There’s this notion that white guys don’t have rhythm, “Dancing With the Stars'” John O’Hurley notwithstanding.
It wasn’t Frank Wondrasek’s intention to burst the myth, but he did it all the same. And Wondrasek picked an impressive arena to do it: The World’s Largest Steppers Contest, which celebrated a stylish, sophisticated dance style the African-American community claims as its own.
Stepping is best described as a smooth, hip form of ballroom dancing that traces its roots back to “walking and bopping and styling” in the late 1940s, according to Hall of Fame Chicago disc jockey Herb Kent.
Performed to funky R&B music, it has become a unique form of expression and cultural pride for black dancers in the Chicago area, fueled in part by the contest, which has been in existence for 15 years.
But there was Wondrasek, resplendent in his gray pinstripe suit, spinning his partner, Sanora Hutcherson. He dipped and glided her around the raised stage to the delight of the 3,000 to 5,000 steppers fans in the Grand Ballroom of the Hyatt Regency Chicago on a recent Saturday night.
“He ain’t white, he’s just light-skinned,” joked contest co-host Ramonski Luv of WVAZ-FM (V-103), which sponsored the competition with the Majestic Gents steppers club.
“I dance an awful lot,” Wondrasek, 45, said before the contest. “I’ve practiced, I’ve gone to many classes, I’ve worked hard at it. It’s not as though I just once in a while go out. I’ve been known to go out seven, eight days a week.”
To Hutcherson, a black 30-year-old hair stylist from Chicago, “I don’t notice that he’s white; I don’t notice that he’s black. . . . As long as he’s a good dancer, it’s all right with me.”
Leon Whiten, a stepping instructor with the Steppers Network, which promotes the dance and its culture, described it as “a partner dance that is changing all the time. It’s a dance that you learn the basics of, and then you put your own stamp onto it.”
Angela Reed, 40, of Joliet sees stepping as for “a more mature crowd, and it’s more relaxing. It’s not out there where you’re jerking and shaking your butt or whatever.”
She was quick to add that the dance style “could be for younger [crowds] too. But to me, it’s like old school. And I’m very old school.”

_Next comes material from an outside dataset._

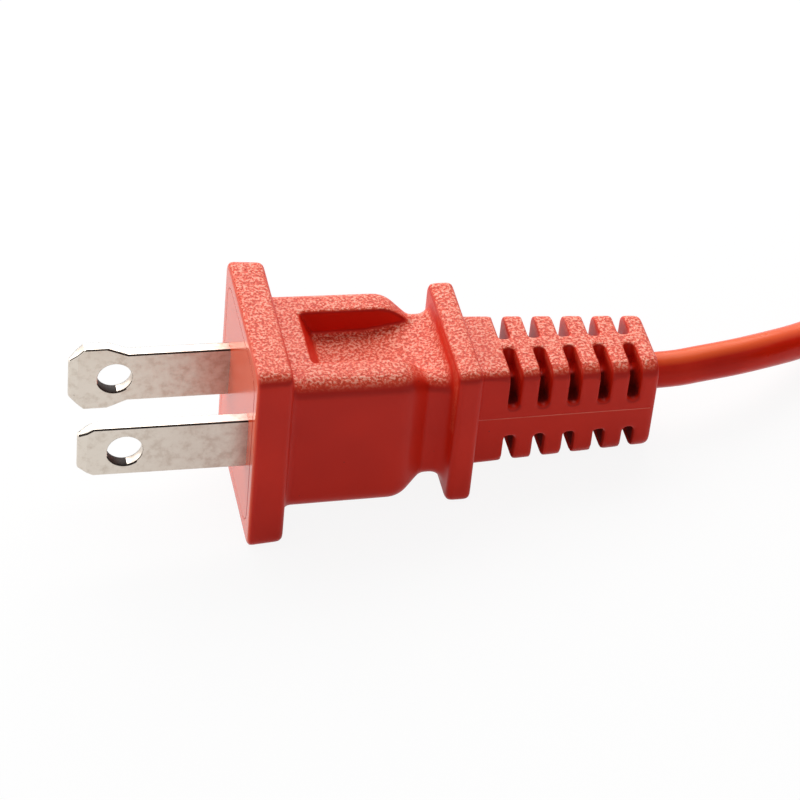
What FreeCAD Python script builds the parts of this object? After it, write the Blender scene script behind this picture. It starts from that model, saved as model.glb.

Wondrasek, a personal trainer from Chicago who has been stepping for only 11 months, said that when he hits the clubs where stepping is danced, he is treated like a member of the family.
“It’s a way that a lot of people relate to each other. The way they dance, how they dance, the style of their dance,” he said. “It’s just an overall community of people that are into this. And people have been very kind to me.”
Everybody, that is, except the judges, who didn’t proclaim Wondrasek and Hutcherson the winner in the beginners category. But judging from the audience response, the couple, especially Wondrasek, won several new fans.
“Stepping ain’t a color,” Luv said. “If you’ve got it, you’ve got it.”
Thousands–men dressed in suits and wide-brim hats, women in dresses and pants outfits–were clearly in their element at the contest. A dance floor in front of the main stage was always packed with couples–and an occasional threesome or all-female combo–dancing to such stepper-friendly songs as “The Jones” by the Temptations.
There were a few surprises at the event, including an appearance by some 15 Hurricane Katrina evacuees (a bag passed around for donations was quickly filled); and an unexpected visit by “Ray” Oscar winner Jamie Foxx, in town for another engagement. He took the stage and encouraged the crowd to “keep on stepping”; they responded by raising cell phones in the air to take pictures.
“I hang around too many Chi-Town folks not to be a stepper,” Foxx said. “I’m going to get up there and get me a partner and shake a tail feather.”
If Foxx were serious, it wouldn’t be a surprise. Stepping’s national presence grew not long after its popularity in Chicago exploded in the wake of the very first contest in 1990, according to Kent, 76.
Kent–who, when he isn’t playing music on V-103 on the weekends, is spinning records at steppers sets around the city–added that the “the seed was planted” for the dance’s widening national reach when R. Kelly’s “Step in the Name of Love” became a dance hit in 2003.
“You could to go to places like Las Vegas, California, Atlanta, Florida, and these folks come out of the woodwork,” said Kent.
Kent noted that the combination of artistic expression, a slick R&B beat, and the fact that it’s a shared activity with other African-Americans, all adds up to a dance that doubles as a public demonstration of self-respect for black people.
“You learn how to step, and you’re moving and grooving, and it’s a sense of pride,” Kent said. “It’s really indigenous to black people, that we invented it, and we do it. And other people are learning. I’ve seen all persuasions now; you name it, I’ve seen them. Japanese, Chinese–it’s magnetic, man.”